| Direction |
Below is a block of data; give all of it again word for word.
☆ ☆ ☆ ☆
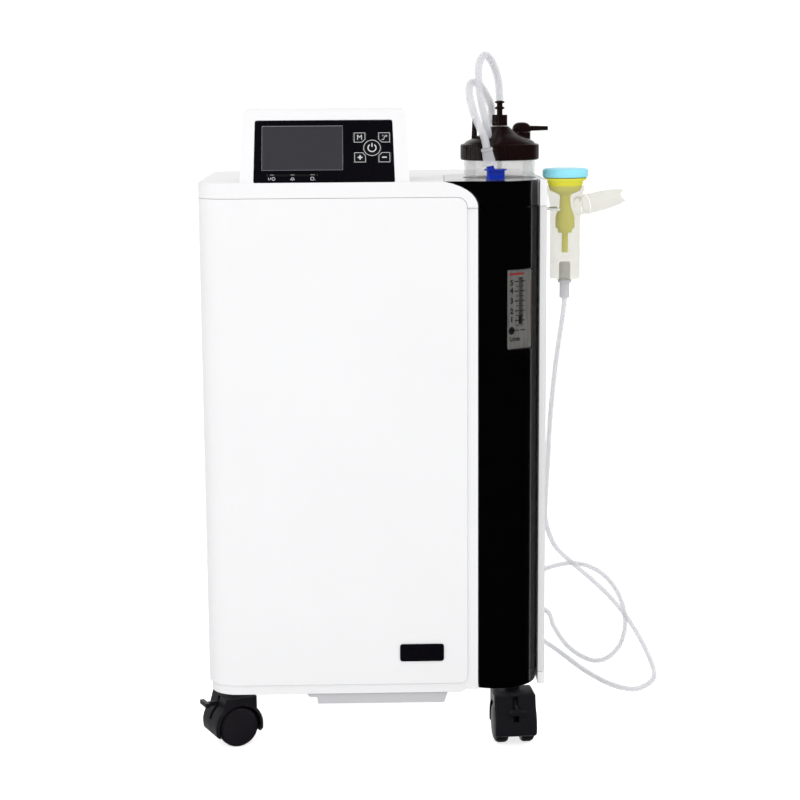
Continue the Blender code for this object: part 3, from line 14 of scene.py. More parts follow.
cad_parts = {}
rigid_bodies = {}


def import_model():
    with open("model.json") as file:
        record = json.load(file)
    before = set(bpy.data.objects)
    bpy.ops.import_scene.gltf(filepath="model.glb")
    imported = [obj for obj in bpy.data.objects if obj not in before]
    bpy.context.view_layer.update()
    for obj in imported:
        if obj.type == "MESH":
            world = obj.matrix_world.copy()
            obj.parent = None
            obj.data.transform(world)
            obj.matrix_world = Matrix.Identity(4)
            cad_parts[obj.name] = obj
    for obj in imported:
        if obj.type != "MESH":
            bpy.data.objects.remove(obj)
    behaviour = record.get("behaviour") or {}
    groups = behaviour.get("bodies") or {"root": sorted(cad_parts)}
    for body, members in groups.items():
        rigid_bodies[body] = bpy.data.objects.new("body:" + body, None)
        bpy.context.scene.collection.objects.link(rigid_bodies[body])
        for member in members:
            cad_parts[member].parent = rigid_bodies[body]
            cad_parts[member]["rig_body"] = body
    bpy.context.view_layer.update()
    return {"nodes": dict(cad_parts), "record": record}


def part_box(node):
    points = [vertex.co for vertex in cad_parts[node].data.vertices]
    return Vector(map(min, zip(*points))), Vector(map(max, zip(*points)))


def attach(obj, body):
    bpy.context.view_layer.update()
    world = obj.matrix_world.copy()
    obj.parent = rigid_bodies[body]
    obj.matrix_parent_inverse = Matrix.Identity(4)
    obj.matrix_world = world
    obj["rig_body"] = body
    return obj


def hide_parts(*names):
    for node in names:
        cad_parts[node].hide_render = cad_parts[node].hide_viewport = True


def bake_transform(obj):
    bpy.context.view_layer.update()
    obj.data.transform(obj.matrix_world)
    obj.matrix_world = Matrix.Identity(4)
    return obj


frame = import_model()

# ---------------------------------------------------------------- places taken from the frame

HALF_WIDTH = 0.2000
ORIGIN = Vector((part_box("front_panel")[0].x + HALF_WIDTH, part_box("front_panel")[0].y, 0.0))
AT_CABINET = Matrix.Translation(ORIGIN)

CONSOLE_LEAN = math.radians(25.6)
AT_CONSOLE = (
    AT_CABINET
    @ Matrix.Translation((0, 0.0020, 0.6720))
    @ Matrix.Rotation(math.pi / 2 - CONSOLE_LEAN, 4, "X")
)
FLOW_TURN = math.radians(34.6)
AT_FLOW = (
    AT_CABINET
    @ Matrix.Translation((0.17105, 0.0115, 0.52835))
    @ Matrix.Rotation(FLOW_TURN, 4, "Z")
    @ Matrix.Rotation(math.pi / 2, 4, "X")
)
BOTTLE_X, BOTTLE_Y = 0.1535, 0.0950
CUP_X, CUP_Y = 0.2325, 0.1000

SLOT_OF = {part["node"]: part["material_slot"] for part in frame["record"]["subparts"]}

# ---------------------------------------------------------------- materials


def nodes_for(name):
    made = bpy.data.materials.new(name)
    made.use_nodes = True
    tree = made.node_tree
    return made, tree, tree.nodes["Principled BSDF"]


def noise(tree, scale, detail=3.0, stretch=(1, 1, 1)):
    """Noise in the piece's own coordinates, its cells about 1 / scale metres."""
    where = tree.nodes.new("ShaderNodeTexCoord")
    mapping = tree.nodes.new("ShaderNodeMapping")
    mapping.inputs["Scale"].default_value = stretch
    texture = tree.nodes.new("ShaderNodeTexNoise")
    texture.inputs["Scale"].default_value = scale
    texture.inputs["Detail"].default_value = detail
    tree.links.new(where.outputs["Object"], mapping.inputs["Vector"])
    tree.links.new(mapping.outputs["Vector"], texture.inputs["Vector"])
    return texture.outputs["Fac"]


def spread(tree, value, low, high):
    """A 0 to 1 value spread from low to high."""
    ranged = tree.nodes.new("ShaderNodeMapRange")
    ranged.inputs["From Min"].default_value = 0.3
    ranged.inputs["From Max"].default_value = 0.7
    ranged.inputs["To Min"].default_value = low
    ranged.inputs["To Max"].default_value = high
    tree.links.new(value, ranged.inputs["Value"])
    return ranged.outputs["Result"]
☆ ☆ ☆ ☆
| Written answer |
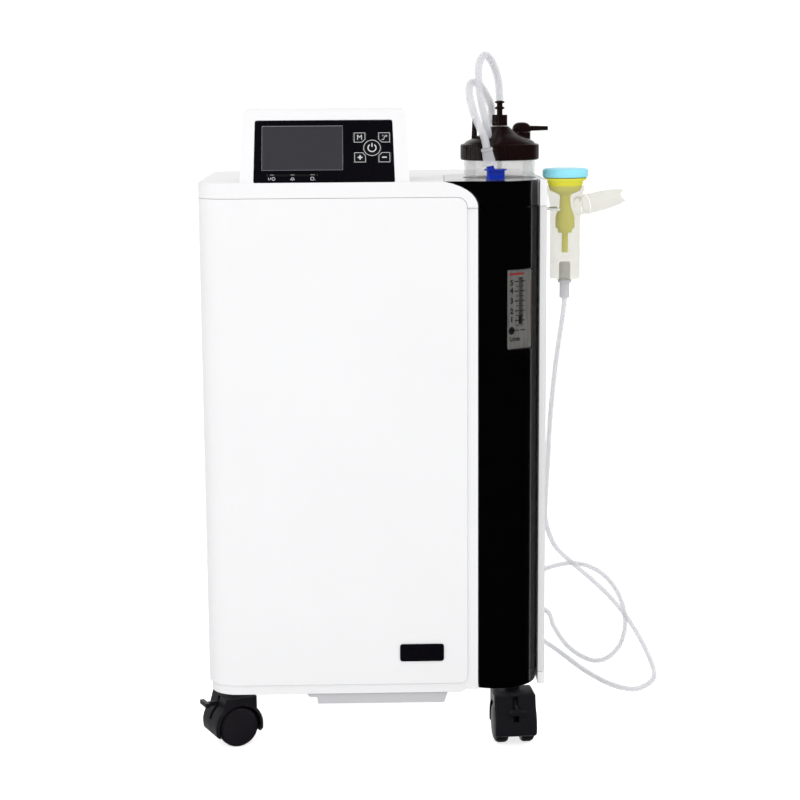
Continue the Blender code for this object: part 3, from line 14 of scene.py. More parts follow.
cad_parts = {}
rigid_bodies = {}


def import_model():
    with open("model.json") as file:
        record = json.load(file)
    before = set(bpy.data.objects)
    bpy.ops.import_scene.gltf(filepath="model.glb")
    imported = [obj for obj in bpy.data.objects if obj not in before]
    bpy.context.view_layer.update()
    for obj in imported:
        if obj.type == "MESH":
            world = obj.matrix_world.copy()
            obj.parent = None
            obj.data.transform(world)
            obj.matrix_world = Matrix.Identity(4)
            cad_parts[obj.name] = obj
    for obj in imported:
        if obj.type != "MESH":
            bpy.data.objects.remove(obj)
    behaviour = record.get("behaviour") or {}
    groups = behaviour.get("bodies") or {"root": sorted(cad_parts)}
    for body, members in groups.items():
        rigid_bodies[body] = bpy.data.objects.new("body:" + body, None)
        bpy.context.scene.collection.objects.link(rigid_bodies[body])
        for member in members:
            cad_parts[member].parent = rigid_bodies[body]
            cad_parts[member]["rig_body"] = body
    bpy.context.view_layer.update()
    return {"nodes": dict(cad_parts), "record": record}


def part_box(node):
    points = [vertex.co for vertex in cad_parts[node].data.vertices]
    return Vector(map(min, zip(*points))), Vector(map(max, zip(*points)))


def attach(obj, body):
    bpy.context.view_layer.update()
    world = obj.matrix_world.copy()
    obj.parent = rigid_bodies[body]
    obj.matrix_parent_inverse = Matrix.Identity(4)
    obj.matrix_world = world
    obj["rig_body"] = body
    return obj


def hide_parts(*names):
    for node in names:
        cad_parts[node].hide_render = cad_parts[node].hide_viewport = True


def bake_transform(obj):
    bpy.context.view_layer.update()
    obj.data.transform(obj.matrix_world)
    obj.matrix_world = Matrix.Identity(4)
    return obj


frame = import_model()

# ---------------------------------------------------------------- places taken from the frame

HALF_WIDTH = 0.2000
ORIGIN = Vector((part_box("front_panel")[0].x + HALF_WIDTH, part_box("front_panel")[0].y, 0.0))
AT_CABINET = Matrix.Translation(ORIGIN)

CONSOLE_LEAN = math.radians(25.6)
AT_CONSOLE = (
    AT_CABINET
    @ Matrix.Translation((0, 0.0020, 0.6720))
    @ Matrix.Rotation(math.pi / 2 - CONSOLE_LEAN, 4, "X")
)
FLOW_TURN = math.radians(34.6)
AT_FLOW = (
    AT_CABINET
    @ Matrix.Translation((0.17105, 0.0115, 0.52835))
    @ Matrix.Rotation(FLOW_TURN, 4, "Z")
    @ Matrix.Rotation(math.pi / 2, 4, "X")
)
BOTTLE_X, BOTTLE_Y = 0.1535, 0.0950
CUP_X, CUP_Y = 0.2325, 0.1000

SLOT_OF = {part["node"]: part["material_slot"] for part in frame["record"]["subparts"]}

# ---------------------------------------------------------------- materials


def nodes_for(name):
    made = bpy.data.materials.new(name)
    made.use_nodes = True
    tree = made.node_tree
    return made, tree, tree.nodes["Principled BSDF"]


def noise(tree, scale, detail=3.0, stretch=(1, 1, 1)):
    """Noise in the piece's own coordinates, its cells about 1 / scale metres."""
    where = tree.nodes.new("ShaderNodeTexCoord")
    mapping = tree.nodes.new("ShaderNodeMapping")
    mapping.inputs["Scale"].default_value = stretch
    texture = tree.nodes.new("ShaderNodeTexNoise")
    texture.inputs["Scale"].default_value = scale
    texture.inputs["Detail"].default_value = detail
    tree.links.new(where.outputs["Object"], mapping.inputs["Vector"])
    tree.links.new(mapping.outputs["Vector"], texture.inputs["Vector"])
    return texture.outputs["Fac"]


def spread(tree, value, low, high):
    """A 0 to 1 value spread from low to high."""
    ranged = tree.nodes.new("ShaderNodeMapRange")
    ranged.inputs["From Min"].default_value = 0.3
    ranged.inputs["From Max"].default_value = 0.7
    ranged.inputs["To Min"].default_value = low
    ranged.inputs["To Max"].default_value = high
    tree.links.new(value, ranged.inputs["Value"])
    return ranged.outputs["Result"]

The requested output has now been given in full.